Horwath calls for investment to urgently perform delayed surgeries

Official Opposition NDP Leader Andrea Horwath is calling for provincial funding and an urgent action plan to help people quickly get the procedures and surgeries they need, hundreds of thousands of which have been delayed by COVID-19.

“Thousands of people are coping with pain and worry while they wait for procedures like cancer scans, hip replacements and even heart surgeries,” said Horwath. “If we don’t take urgent steps to clear the diagnostic and surgical backlog, people will suffer for longer and their condition may get worse.”
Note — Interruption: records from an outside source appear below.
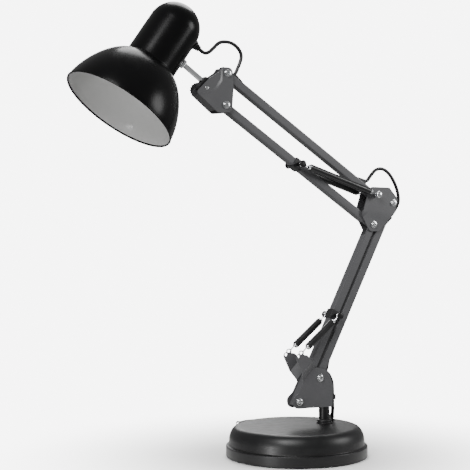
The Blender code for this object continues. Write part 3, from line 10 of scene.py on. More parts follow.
import bmesh
import bpy
from mathutils import Matrix, Vector
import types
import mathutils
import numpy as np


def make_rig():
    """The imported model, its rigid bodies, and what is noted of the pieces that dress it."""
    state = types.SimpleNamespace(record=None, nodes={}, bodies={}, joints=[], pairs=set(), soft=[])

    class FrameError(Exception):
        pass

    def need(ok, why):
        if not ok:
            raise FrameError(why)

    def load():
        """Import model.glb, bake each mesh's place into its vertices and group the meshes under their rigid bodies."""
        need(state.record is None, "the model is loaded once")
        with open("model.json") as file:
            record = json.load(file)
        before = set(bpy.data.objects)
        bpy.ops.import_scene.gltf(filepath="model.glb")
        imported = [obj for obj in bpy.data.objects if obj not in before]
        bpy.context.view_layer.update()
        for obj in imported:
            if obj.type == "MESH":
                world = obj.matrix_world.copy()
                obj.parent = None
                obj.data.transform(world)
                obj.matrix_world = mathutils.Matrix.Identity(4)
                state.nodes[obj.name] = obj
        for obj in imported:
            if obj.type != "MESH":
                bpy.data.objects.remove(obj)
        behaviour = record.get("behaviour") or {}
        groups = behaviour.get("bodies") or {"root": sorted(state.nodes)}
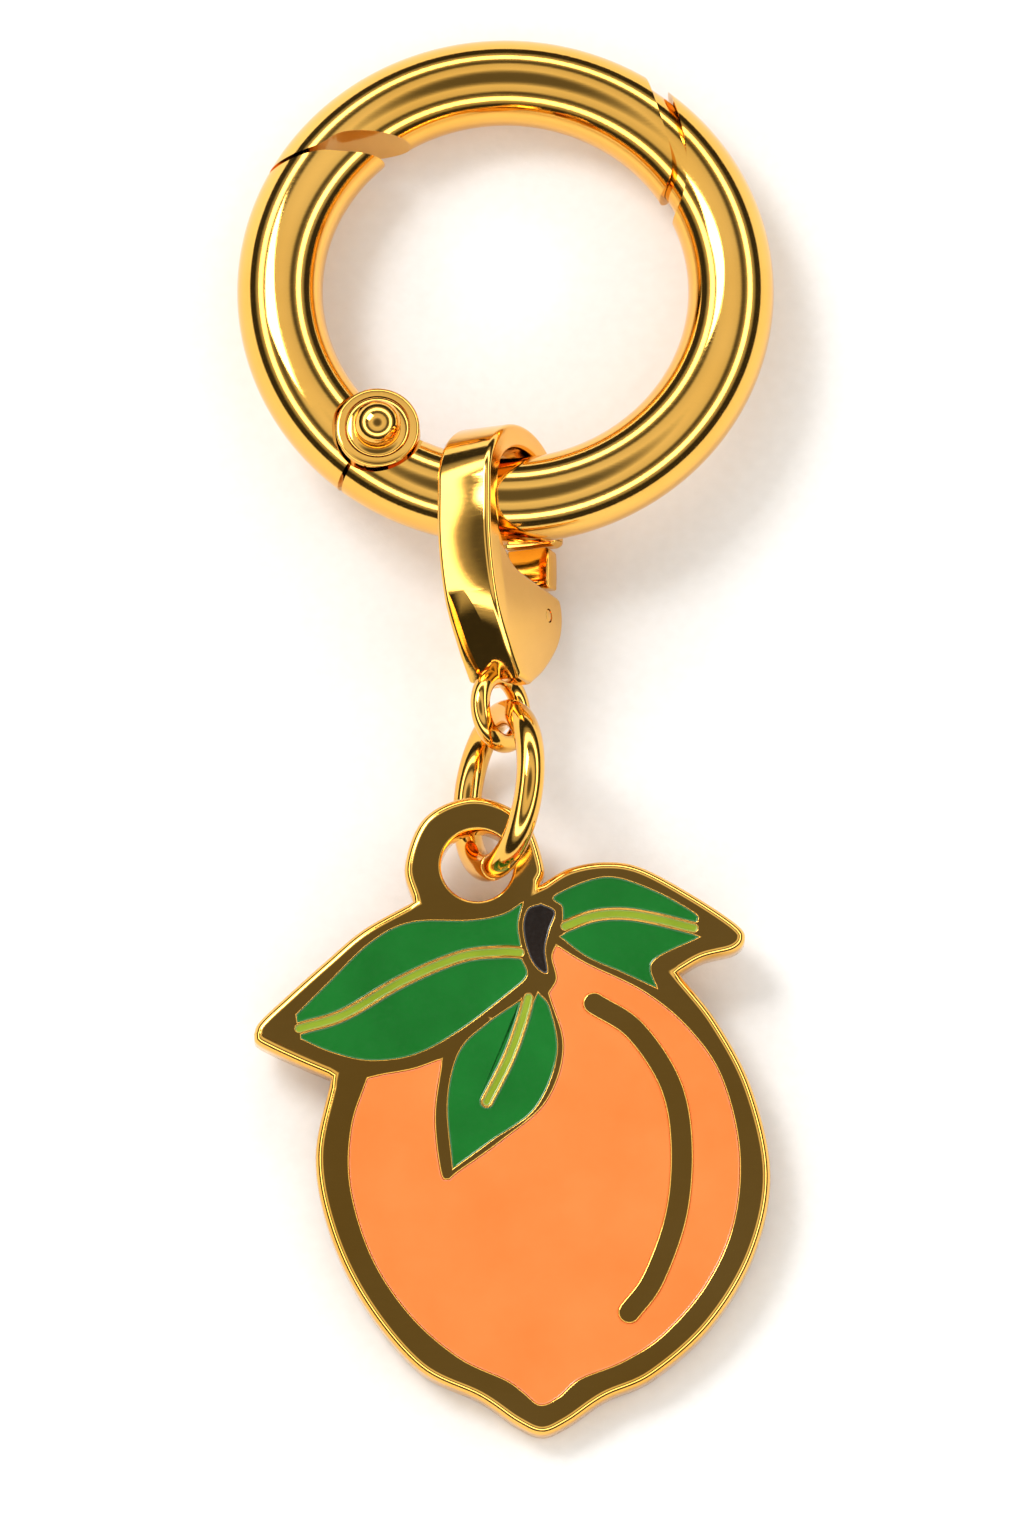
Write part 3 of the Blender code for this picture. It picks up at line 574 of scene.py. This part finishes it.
def helix_path(middle, radius, heights, turns, steps_per_turn=40):
    count = round(turns * steps_per_turn)
    path = []
    for index in range(count + 1):
        point = Vector(middle) + radius * direction(360 * turns * index / count)
        path.append(Vector((*point, heights[0] + (heights[1] - heights[0]) * index / count)))
    return path


# Solids


def solid(bm):
    """A mesh object, in millimetres, from the bmesh."""
    bmesh.ops.recalc_face_normals(bm, faces=bm.faces)
    mesh = bpy.data.meshes.new("shape")
    bm.to_mesh(mesh)
    bm.free()
    obj = bpy.data.objects.new("shape", mesh)
    bpy.context.scene.collection.objects.link(obj)
    return obj


def slab(*loops, levels):
    """Solids from outlines: levels are (inset, height) pairs from the bottom to the top."""
    bm = bmesh.new()
    for loop in loops:
        rings = []
        for distance, height in levels:
            rings.append([bm.verts.new((*point, height)) for point in inset(loop, distance)])
        count = len(loop)
        for low, high in zip(rings, rings[1:]):
            for a in range(count):
                b = (a + 1) % count
                bm.faces.new((low[a], low[b], high[b], high[a]))
        bm.faces.new(rings[0][::-1])
        bm.faces.new(rings[-1])
    return solid(bm)


def lathe(profile, middle=(0.0, 0.0), steps=96):
    """A solid turned about z through the middle. Its (radius, height) pairs run upwards."""
    bm = bmesh.new()
    rings = []
    for radius, height in profile:
        if radius == 0:
            rings.append([bm.verts.new((*middle, height))])
            continue
        rings.append([bm.verts.new((*point, height)) for point in circle(middle, radius, steps)])
    for low, high in zip(rings, rings[1:]):
        for a in range(steps):
            b = (a + 1) % steps
            corners = [low[a % len(low)], low[b % len(low)], high[b % len(high)], high[a % len(high)]]
            bm.faces.new(list(dict.fromkeys(corners)))
    return solid(bm)


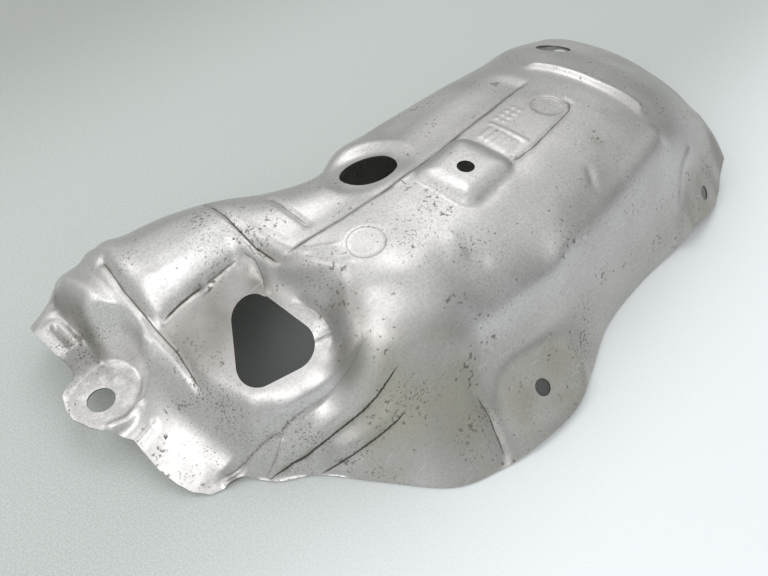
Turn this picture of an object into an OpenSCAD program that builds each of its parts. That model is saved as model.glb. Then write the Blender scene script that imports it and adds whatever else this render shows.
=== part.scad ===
// Exhaust heat shield: one pressed sheet, domed at the left end, with a long
// flat-topped body, four fixing holes and three openings.

/* [Sheet] */
// Length along X, from the tab's round end to the far edge
length = 417; // [320:1:520]
// Width along Y, from the front rim to the back rim
width = 231; // [180:1:300]
// Height of the pressing above its rim
height = 86; // [66:1:110]
// Thickness of the sheet
thickness = 1; // [0.8:0.1:1.5]

/* [Fixing holes] */
// Bolt hole in the raised boss
boss_hole_d = 9; // [6:0.5:11]
// Bolt holes in the two front pads
pad_hole_d = 9; // [6:0.5:10]
// Bolt hole in the tab
tab_hole_d = 13.5; // [8:0.5:16]

/* [Openings] */
// Corner radius of the large three-cornered opening
large_corner_r = 10.5; // [7:0.5:12]
// Round opening in the back slope
slope_hole_d = 31; // [20:1:34]
// Round opening near the far end
far_hole_d = 22; // [14:1:26]

/* [Relief] */
// Rise of the square boss over the flat top
boss_rise = 5; // [2:0.5:8]
// Drop of the long step behind the flat top
step_drop = 1.9; // [0.5:0.1:3]
// Rise of the cross bead
bead_rise = 3.2; // [1:0.1:5]
// Depth of the cleft over the large opening
cleft_depth = 2.5; // [1:0.5:5]
// Depth of the pleats in the front left lobe
pleat_depth = 2.6; // [1:0.1:4]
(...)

The Financial Accountability Officer (FAO) confirmed that it will take $1.3 billion to tackle the province-wide surgical backlog — and even at that level of funding, it will take more than three years. Ford’s budget shortchanges surgeries by about $700 million, forcing people to wait so much longer.

In February, the London Free Press reported that the backlog of surgeries at London Health Sciences Centre alone had already reached 4,500, before the third wave of the pandemic hit. Horwath was joined in London by NDP MPPs Teresa Armstrong (London-Fanshawe), Terence Kernaghan (London North Centre) and Peggy Sattler (London West) on Wednesday, who all agreed that Londoners are suffering from surgery wait times that were bad before the pandemic after years of government funding freezes by the Liberals and Conservatives both — and are now horrifyingly long.

“Doug Ford doesn’t want to spend the money to get people surgeries sooner, and I completely disagree with his choice,” said Horwath. “I think a strategy to get people their surgery quicker should be a top priority for Ontario.

“Let’s put the funding and the plan in place, so we can start making those calls to people at home in agony to say ‘your turn is here. Let’s get you well again’.”

By the end of September 2021, the backlog of delayed surgeries will balloon to 419,000, and the diagnostic backlog will soar to nearly 2.5 million procedures, according to the FAO. The Ontario Medical Association (OMA) estimates that when completely skipped procedures are included, the backlog soars to 15.9 million surgeries, diagnostic exams, screenings and other medical procedures. The top skipped or delayed procedures include MRIs, knee and hip replacements and coronary bypass surgeries, according to the OMA.

In contrast, British Columbia cleared 95 per cent of its own backlog by March 2021 by developing and fully funding a plan to urgently tackle delayed surgeries and procedures.